* PROBLEM STATEMENT
Only the lines starting at the one with "for (const [segment, rig]" and ending at the one with "cad_parts[obj.name] = obj" should be copied, exactly and with both ends kept.

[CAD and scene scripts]

○ ○ ○ ○ ○ ○ ○

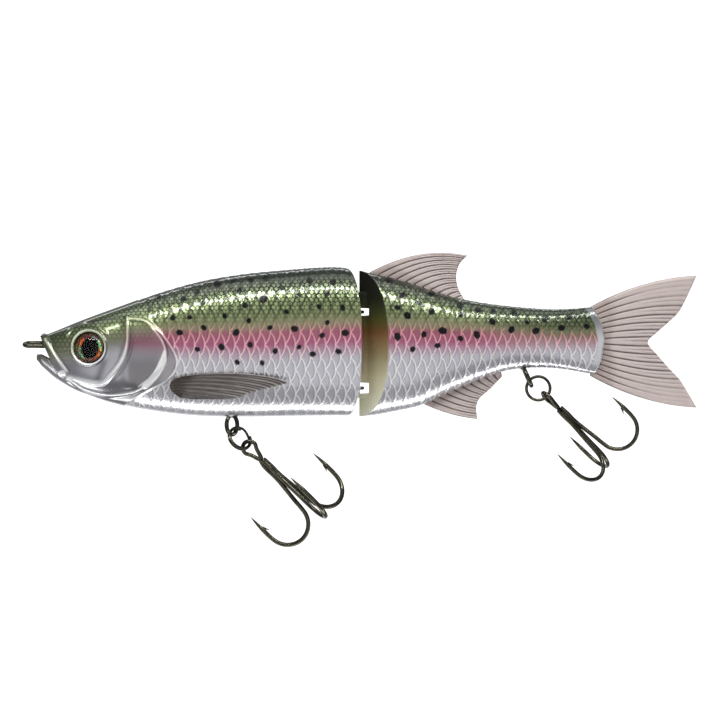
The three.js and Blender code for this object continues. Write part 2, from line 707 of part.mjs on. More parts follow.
const frontSolid = frontSegment();
const rearSolid = rearSegment();
for (const [word, side] of [["left", -1], ["right", 1]]) {
  add(`front_shell_${word}`, withoutCrumbs(frontSolid.intersect(sideBlock(side))), "chrome");
  add(`rear_shell_${word}`, withoutCrumbs(rearSolid.intersect(sideBlock(side))), "chrome");
  add(`eye_disc_${word}`, eyeDisc(side), "foil");
  add(`eye_lens_${word}`, eyeLens(side), "resin");
  add(`pectoral_fin_${word}`, pectoralFin(side), "darkSoft");
}

add("line_tie", lineTie(), "black");
add("hinge_pin", hingePin(), "steel");
for (const eye of HINGE_EYES) add(eye.name, hingeEye(eye), "steel");
add("dorsal_fin", finPlate(DORSAL_FIN, FIN_THICKNESS), "soft");
add("anal_fin", finPlate(ANAL_FIN, FIN_THICKNESS), "soft");
add("tail_fin", finPlate(TAIL_FIN, 2 * TAIL_TAB), "soft");

for (const [segment, balls] of [["front", FRONT_BALLS], ["rear", REAR_BALLS]]) {
  balls.places.forEach((place, i) => {
    add(`${segment}_ballast_ball_${i + 1}`, ball(balls.radius, place), "steel");
  });
}

for (const [segment, rig] of [["front", bellyRig], ["rear", tailRig]]) {
  add(`${segment}_hanger_barrel`, hangerBarrel(rig), "brass");
  add(`${segment}_hanger_eye`, hangerEye(rig), "black");
  add(`${segment}_split_ring`, splitRing(rig), "black");
  add(`${segment}_treble_eyed_hook`, eyedHook(rig), "black");
  add(`${segment}_treble_twin_hooks`, twinHooks(rig), "black");
}

export default lure;
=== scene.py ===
"""The looks of a two-piece jointed swimbait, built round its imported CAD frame.

Everything is in metres in the CAD frame: +X runs from the line tie to the tail, +Z is the back and
-Y is the fish's left side. Drawn sizes are in millimetres and MM turns them into metres.
"""

import math

import bpy
import numpy as np
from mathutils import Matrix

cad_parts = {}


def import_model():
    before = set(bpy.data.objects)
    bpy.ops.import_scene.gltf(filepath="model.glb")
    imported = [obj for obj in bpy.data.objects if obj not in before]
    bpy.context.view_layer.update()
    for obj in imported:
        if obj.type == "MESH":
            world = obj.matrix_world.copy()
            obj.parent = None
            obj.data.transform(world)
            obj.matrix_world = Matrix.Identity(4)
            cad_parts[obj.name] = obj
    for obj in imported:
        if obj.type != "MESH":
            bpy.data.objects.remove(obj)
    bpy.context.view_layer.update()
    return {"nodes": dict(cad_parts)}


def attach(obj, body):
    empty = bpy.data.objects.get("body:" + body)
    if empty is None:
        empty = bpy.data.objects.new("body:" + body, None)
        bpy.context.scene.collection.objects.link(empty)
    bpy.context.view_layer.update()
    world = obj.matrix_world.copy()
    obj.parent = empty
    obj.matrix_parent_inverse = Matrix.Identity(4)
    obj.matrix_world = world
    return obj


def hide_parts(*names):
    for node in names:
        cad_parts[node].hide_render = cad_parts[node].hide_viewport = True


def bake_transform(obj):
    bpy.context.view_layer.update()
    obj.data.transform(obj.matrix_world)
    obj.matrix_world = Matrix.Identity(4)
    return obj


MM = 0.001

# ---------- driving dimensions, in millimetres ----------

# The body's outlines as [x, value], the same as the CAD's.
TOP_LINE = [
    (1.6, 1.9), (5.4, 3.1), (13.5, 6.4), (24.4, 10.4), (35.2, 14.2), (46, 17.2), (57, 19.1), (68, 20.2),
    (79, 21), (85, 20.9), (92, 19.5), (101, 17.4), (110.5, 14.2), (117, 12.4), (127, 10.8), (140, 9.7),
    (148, 9.9), (153, 10.5), (158, 11.2),
]
BELLY_LINE = [
    (1.6, -4.3), (3, -5.8), (7, -9.3), (13.5, -12.9), (24.4, -16.4), (35.2, -18.4), (46, -19.5),
    (60, -19.7), (73, -19.5), (84, -19.4), (91, -19.5), (99.4, -18.1), (106, -16.5), (115, -12.4),
    (125.4, -8.3), (130, -7), (137, -6.4), (143.4, -6.7), (153, -8.3), (158, -9.2),
]
HALF_WIDTH = [
    (1.6, 1.9), (4, 3.3), (8, 5.2), (13.5, 7.1), (20, 8.5), (30, 9.8), (42, 10.5), (57, 10.8), (72, 10.6),
    (85, 10.1), (97, 9.3), (108, 8.1), (118, 6.7), (128, 5.3), (138, 4.3), (147, 3.6), (158, 3),
]
SQUARENESS = 2.3
SKIN_INSET = 0.16  # the painted relief stands this much inside the CAD's form before it is raised
SEAM = 0.05

GROOVE_X, GROOVE_SLOPE = 85.3, 0.459
WEDGE_X, WEDGE_SLOPE = 89.0, 0.853
PIN_X = 88.6
KNUCKLE_RADIUS, KNUCKLE_LOW, KNUCKLE_HIGH = 2.3, -14.5, 14.1
NOTCHES = [(7.7, 9.9), (-13.3, -10.3)]
NOTCH_BACK = 91.6
TAIL_END = [
    (-9.6, 151.6), (-8.3, 152.5), (-4, 154.4), (1.3, 155.2), (5.5, 154.4), (9.3, 152.5), (10.8, 151.6),
]

# The mouth: the open wedge between the upper jaw's bar and the lower jaw.
MOUTH = [(2.7, 2.1), (3.9, -0.7), (6.7, -6.6), (5.5, -4.3), (2.6, -2.6), (1.2, -2.9), (0, -2.9), (0, 2.1)]
MAXILLA = [(3.9, 1.6), (5.4, -2.2), (8.7, -7.5)]
MAXILLA_RIB = [(4.3, 1.2), (6.9, -2.6), (10.2, -7.2)]

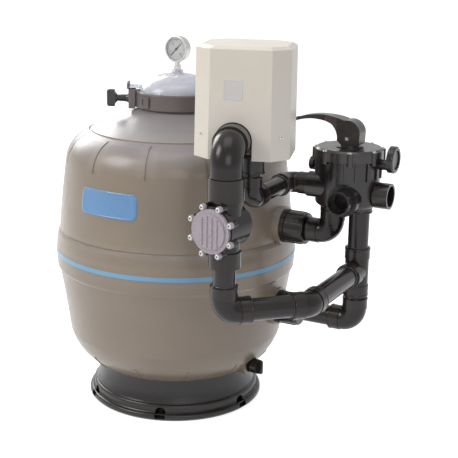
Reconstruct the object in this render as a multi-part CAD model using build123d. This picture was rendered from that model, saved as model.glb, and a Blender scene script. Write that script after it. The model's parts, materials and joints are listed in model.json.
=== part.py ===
from build123d import *
import math
import os

# Pond bead filter: a moulded tank on a round stand, with a lever-handled
# multiport valve and an air blower that stirs the beads before a backwash.
# Millimetres, +Z up. The tank axis is Z, the origin lies in the plane of the
# stand's foot, and +X runs out along the two tank ports.

# Tank: radii are steps in from the belly, heights are above the slab
TANK_R = 302.0            # belly, at the coloured band
WALL = 6.0                # moulded tank wall
BELLY_Z = 390.0
FOOT_IN, FOOT_Z = 94.0, 101.0
KNUCKLE_IN, KNUCKLE_Z = 57.0, 134.0
HIP_IN, HIP_Z = 32.5, 182.0
FLANK_IN, FLANK_Z = 21.0, 262.0
HEM_IN, HEM_DROP, HEM_RISE = 7.5, 46.0, 8.0     # step under the band
WAIST_IN, WAIST_RISE = 5.0, 46.0                # groove above the band
CHEST_IN, CHEST_Z = 14.7, 512.0
SHOULDER_IN, SHOULDER_Z = 28.0, 622.0
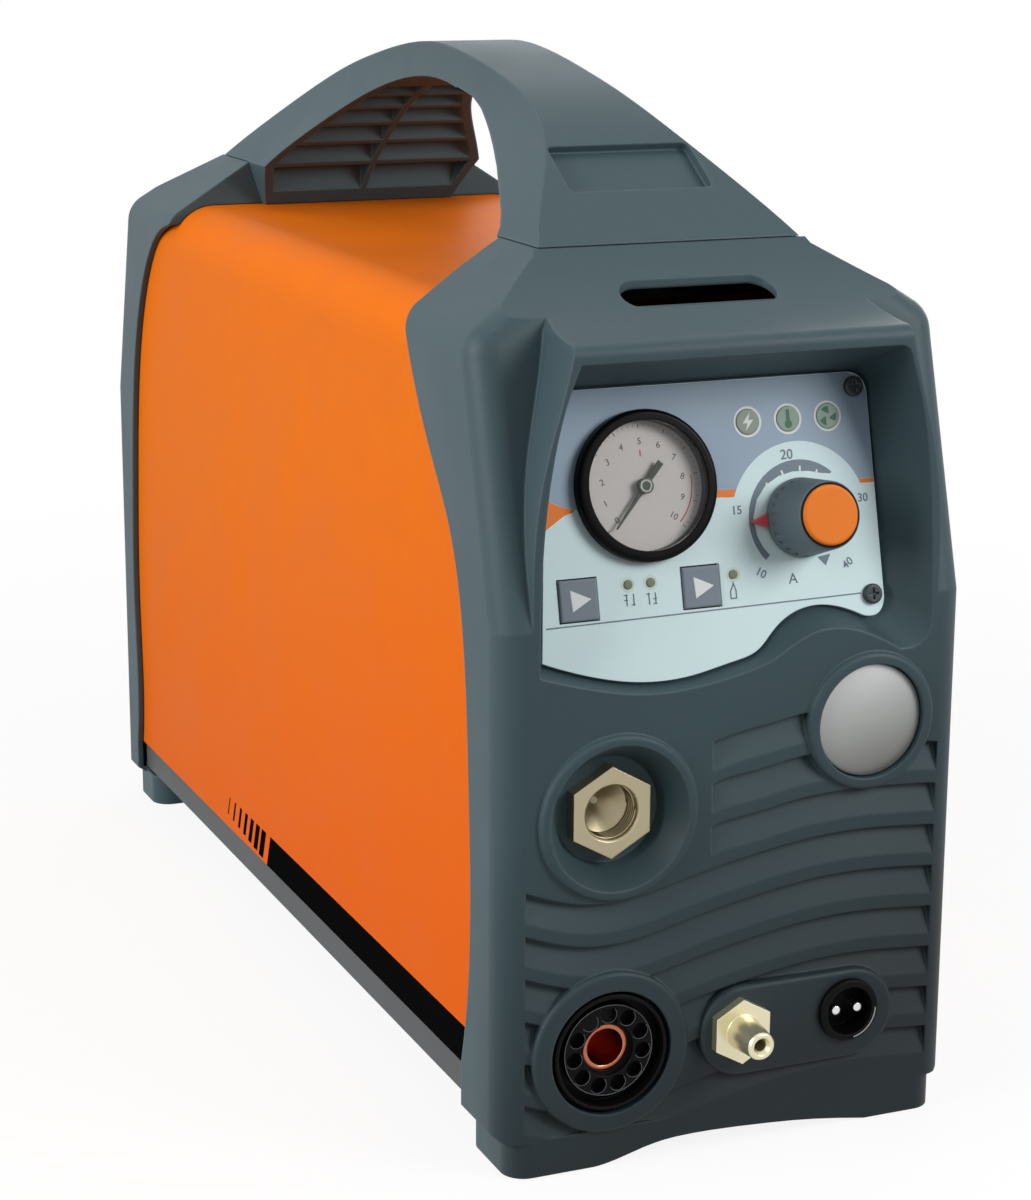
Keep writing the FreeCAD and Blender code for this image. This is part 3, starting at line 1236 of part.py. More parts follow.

○ ○ ○ ○ ○ ○ ○

* RESULT OF THIS EXERCISE
for (const [segment, rig] of [["front", bellyRig], ["rear", tailRig]]) {
  add(`${segment}_hanger_barrel`, hangerBarrel(rig), "brass");
  add(`${segment}_hanger_eye`, hangerEye(rig), "black");
  add(`${segment}_split_ring`, splitRing(rig), "black");
  add(`${segment}_treble_eyed_hook`, eyedHook(rig), "black");
  add(`${segment}_treble_twin_hooks`, twinHooks(rig), "black");
}

export default lure;
=== scene.py ===
"""The looks of a two-piece jointed swimbait, built round its imported CAD frame.

Everything is in metres in the CAD frame: +X runs from the line tie to the tail, +Z is the back and
-Y is the fish's left side. Drawn sizes are in millimetres and MM turns them into metres.
"""

import math

import bpy
import numpy as np
from mathutils import Matrix

cad_parts = {}


def import_model():
    before = set(bpy.data.objects)
    bpy.ops.import_scene.gltf(filepath="model.glb")
    imported = [obj for obj in bpy.data.objects if obj not in before]
    bpy.context.view_layer.update()
    for obj in imported:
        if obj.type == "MESH":
            world = obj.matrix_world.copy()
            obj.parent = None
            obj.data.transform(world)
            obj.matrix_world = Matrix.Identity(4)
            cad_parts[obj.name] = obj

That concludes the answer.